When an instruction finishes execution out of order, it needs a place to store its result. The 604 has a 12 entry rename buffer for the General Purpose (Integer) Registers, an 8-entry rename buffer (of 90 bit words) for the FPR set, and an 8 entry rename buffer for the condition code registers (4-bit words). Each instruction that modifies a register is allocated a rename buffer when it is issued. The rename buffer holds the destination register number, a rename valid bit that indicates the buffer is in use, a field for the result, and a result valid bit. The execution units can take their operands from either the registers or the rename buffers, which thus supports forwarding.
The PowerPC 604 also serializes certain instructions, such as block load/store, that would be difficult to recover from in the event of an exception. These force the pipelines to slip to completion before they are issued. It is interesting to note that the PPC designers specifically discourage the use of block load/store, saying that it will be slower than executing individual loads and stores in future versions of the chip.
Each of the execution units has a two-entry reservation station that enables instructions to be issued before their operands are available.
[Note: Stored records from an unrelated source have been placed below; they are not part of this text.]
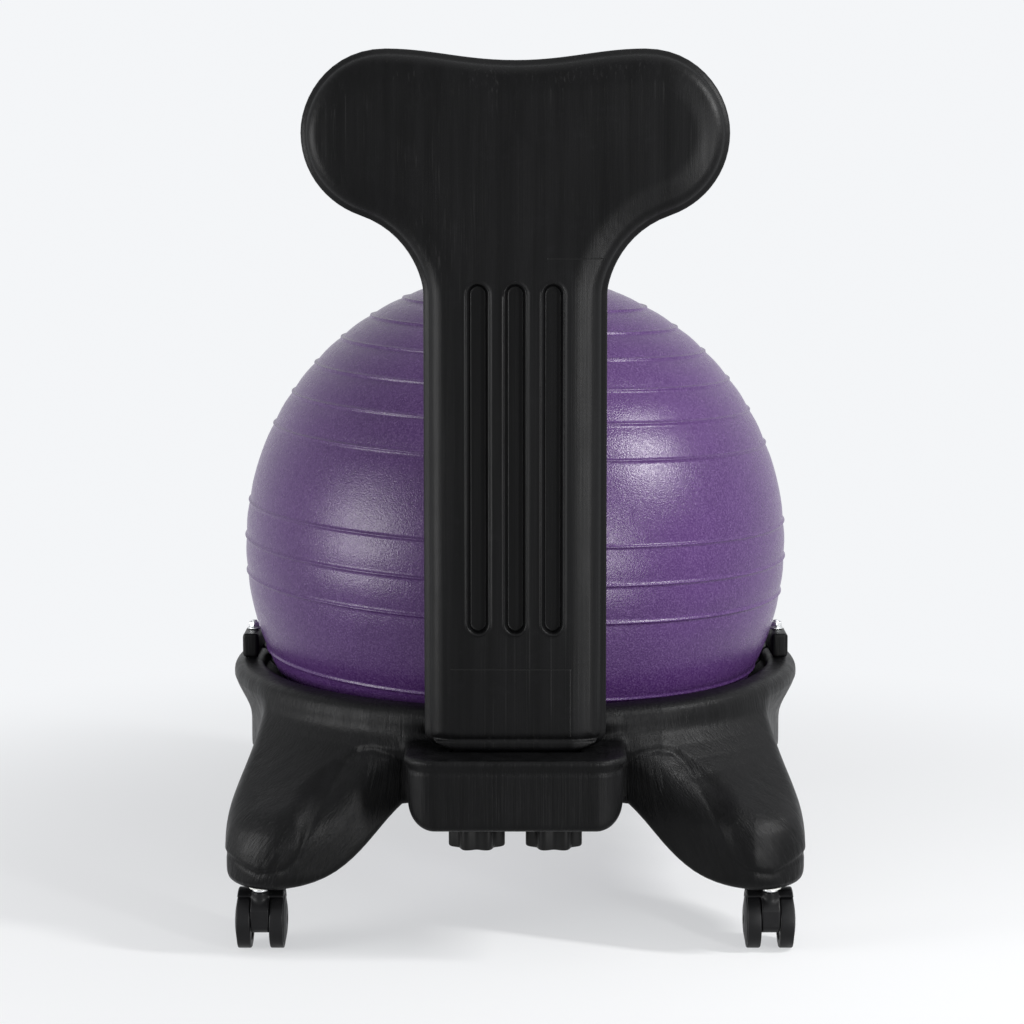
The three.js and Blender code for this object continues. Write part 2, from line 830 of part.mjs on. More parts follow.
function makeLapBolt(sideName, x) {
  const group = new THREE.Group();
  group.position.x = x;
  const lowerSeat = rimTop - lapClampThickness - fitGap;
  const upperSeat = rimTop + tabThickness + 2 * fitGap;
  const headTop = lowerSeat - lapWasherThickness - fitGap;
  const nutBottom = upperSeat + lapWasherThickness + fitGap;
  const nutTop = nutBottom + lapNutHeight;
  const bolt = prismZ(hexagon(lapNutAcross), headTop - lapHeadHeight, headTop)
    .add(cylinder(boltRadius, headTop - lapHeadHeight / 2, nutTop + lapBoltTail, boltSides));
  const nut = prismZ(hexagon(lapNutAcross), nutBottom, nutTop)
    .subtract(cylinder(boltRadius + fitGap, nutBottom - overrun, nutTop + overrun, boltSides));
  group.add(
    piece(`lap_bolt_${sideName}`, bolt, materials.zincSteel),
    piece(`lap_nut_${sideName}`, nut, materials.zincSteel),
    piece(`lap_washer_top_${sideName}`, washer(upperSeat), materials.zincSteel),
    piece(
      `lap_washer_bottom_${sideName}`,
      washer(lowerSeat - lapWasherThickness),
      materials.zincSteel,
    ),
  );
  return group;
}

// Casters: each is drawn with its stem axis at x = y = 0 and its wheels trailing towards +Y

function makeSocket() {
  return turned([
    vector(stemRadius + fitGap, footBottom - socketFlangeHeight - fitGap),
    vector(socketFlangeRadius, footBottom - socketFlangeHeight - fitGap),
    vector(socketFlangeRadius, footBottom - fitGap),
    vector(socketRadius, footBottom - fitGap),
    vector(socketRadius, socketTop - fitGap),
    vector(stemRadius + fitGap, socketTop - fitGap),
  ], boltSides);
}

const collarTop = footBottom - socketFlangeHeight - 2 * fitGap;
const collarBottom = collarTop - stemCollarHeight;
const hoodRadius = wheelRadius + hoodClearance + hoodThickness;
const barrelTop = Math.min(wheelRadius + hoodRadius, collarBottom - fitGap);

function makeStem() {
  return turned([
    vector(0, collarBottom - stemSeatDepth),
    vector(stemRadius, collarBottom - stemSeatDepth),
    vector(stemRadius, collarBottom),
    vector(stemCollarRadius, collarBottom),
    vector(stemCollarRadius, collarTop),
    vector(stemRadius, collarTop),
    vector(stemRadius, socketTop - socketFlangeHeight),
    vector(0, socketTop - socketFlangeHeight),
  ], boltSides);
}

// Drum on the wheels' axle, turned about X
function axleDrum(radius, x0, x1, sides) {
  return cylinder(radius, x0, x1, sides)
    .rotate([0, 90, 0])
    .translate([0, casterTrail, wheelRadius]);
}

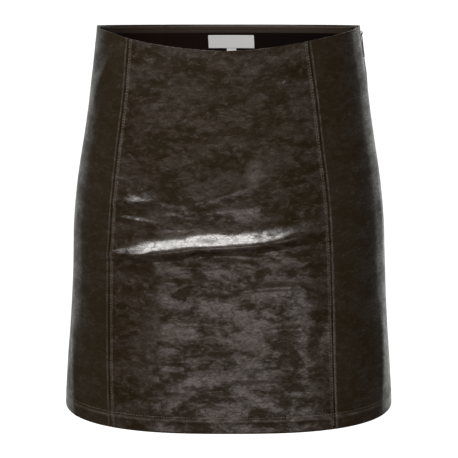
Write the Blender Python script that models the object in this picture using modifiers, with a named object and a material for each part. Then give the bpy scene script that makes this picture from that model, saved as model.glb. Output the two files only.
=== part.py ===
"""A short straight skirt in crackled faux leather, as it hangs filled out with no wearer.

Metres. +Z is up, the front faces -Y, and +X is the wearer's left. The origin is the
middle of the waist, about level with its edge at the side seams. A place on the cloth is
given by its turn (degrees of girth from the front's middle, positive towards +X), its drop
below the origin, and its lift off the outer face (negative lifts go inwards).
"""

import math
from collections import namedtuple

import bpy
import numpy as np
from mathutils import Matrix, Vector

# ---------------------------------------------------------------- sizes

WALL = 0.0012           # shell fabric with its backing
GAP = 0.0003            # between two pieces that are sewn together
HEM_DROP = 0.4245       # hem at the side seams
HEM_DIP = 0.0030        # how much lower the hem is at front and back
HEM_HALF = 0.1850       # half the hem's width
TURN_UP = 0.0200        # depth of the hem's turned-up part
HEM_BEND = 0.0015       # outer radius of the hem's fold
FACING_SET_DOWN = 0.0006
SIDE_RISE = 0.0014      # waist edge at the side seams above the origin
BACK_DIP = 0.0111       # back waist edge below the origin
BACK_HALF = 0.1048      # from the side seams back to the back's middle, at the waist

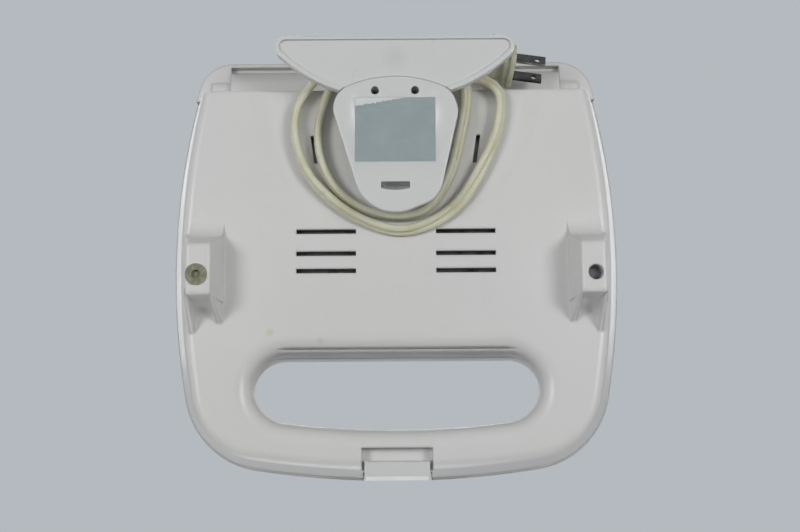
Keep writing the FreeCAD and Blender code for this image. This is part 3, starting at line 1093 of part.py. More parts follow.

Once the reservation stations are full, no more instructions can be issued to that unit until a pending instruction completes. The three integer reservation stations can release instructions out of order, while the FP, branch, and load/store unit's reservation stations can only release in order (presumably because exceptions happen in the integer pipeline).
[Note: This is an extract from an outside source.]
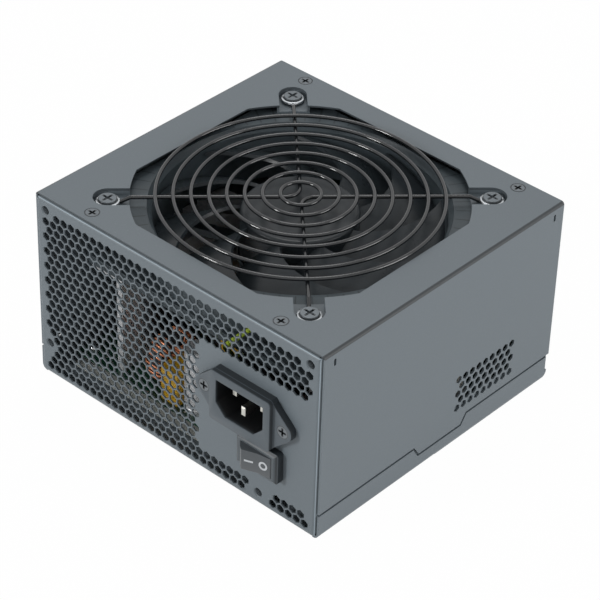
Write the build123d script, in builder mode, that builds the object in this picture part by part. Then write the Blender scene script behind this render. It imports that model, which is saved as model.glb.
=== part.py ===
from build123d import *
import os
from math import asin, cos, radians, sin, sqrt, tan

# A desktop computer power supply: sheet-metal case, top fan, mains inlet and
# rocker switch in front, detachable-lead sockets behind, circuit board inside.
# Origin: centre of the case's footprint. +X right, +Y to the back, +Z up.

os.makedirs("parts", exist_ok=True)

# ---- Case ----
case_width = 150.0
case_depth = 140.0
case_height = 86.0
sheet = 0.8
seam_gap = 0.3            # between the inner flanges and the cover
base_bend = 2.1           # bends, to the middle of the sheet
face_bend = 1.0
cover_bend = 1.1
cover_setback = 1.0       # the cover stops short of each face
face_flange = 10.5        # flange along the top of each face
foot_flange = 9.0         # the inlet face's own flange in the base
side_flange = 8.0
corner_relief = 1.7       # notch beside the foot flange
strip_height = 11.2       # the tray's low sides
strip_seam = 1.0          # open line between strip and cover
lip_bottom = 5.0
lip_top = 17.0
weld_height = 1.2

# ---- Tongue in the middle of each cover side ----
tongue_drop = 4.5
tongue_start = -11.5
tongue_end = 13.5
tongue_slope = 3.0

# ---- Vents: staggered holes ----
vent_pitch = 4.05
vent_hole_radius = 1.57
hex_flats = 3.0
vent_top = 78.4           # centre height of the top row
vent_bottom = 4.0
vent_edge = 69.2
plain_left = 6.2          # plain metal left of the inlet, over it and under the switch
plain_over = 5.8
plain_under = 8.3
side_vent_y = 26.7
side_vent_z = 24.5
side_vent_rows = 5
side_vent_columns = 9
slot_length = 3.2
slot_width = 1.2
slot_y = 63.5
slot_z = 81.0

# ---- Mounting holes in the inlet face ----
mount_side = 69.0
mount_top = 80.0
mount_low_left = 16.0
mount_right = 45.0
mount_bottom = 6.0
mount_hole_radius = 1.75
collar_radius = 2.7
collar_depth = 1.6
mount_margin = 4.5        # plain metal round a hole
mount_margin_low = 6.5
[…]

The PPC 604 handles branches with a combination of a branch history table and a branch target address cache. When a branch enters the pipeline, its history and target are fetched. The sequential address is also immediately calculated. These are passed to the remaining stages of the pipeline, and the branch's action can be resolved at any stage (depending on the availability of operands). For example, if the condition register is already loaded, the branch can be resolved in the second stage (Decode). Once a branch is found to be mispredicted, the appropriate target is sent to the fetch register and any speculatively executed instructions behind it are flushed. Thus, the branch penalty in the 604 varies, depending on when the branch can be resolved. In the best case, only one instruction is flushed, and up to four might be. Only one cycle is required to start the fetch of the target on a misprediction, due to the buffering of the BHT and BTAC information in the stages (vs. having to fetch it). even with successive branches.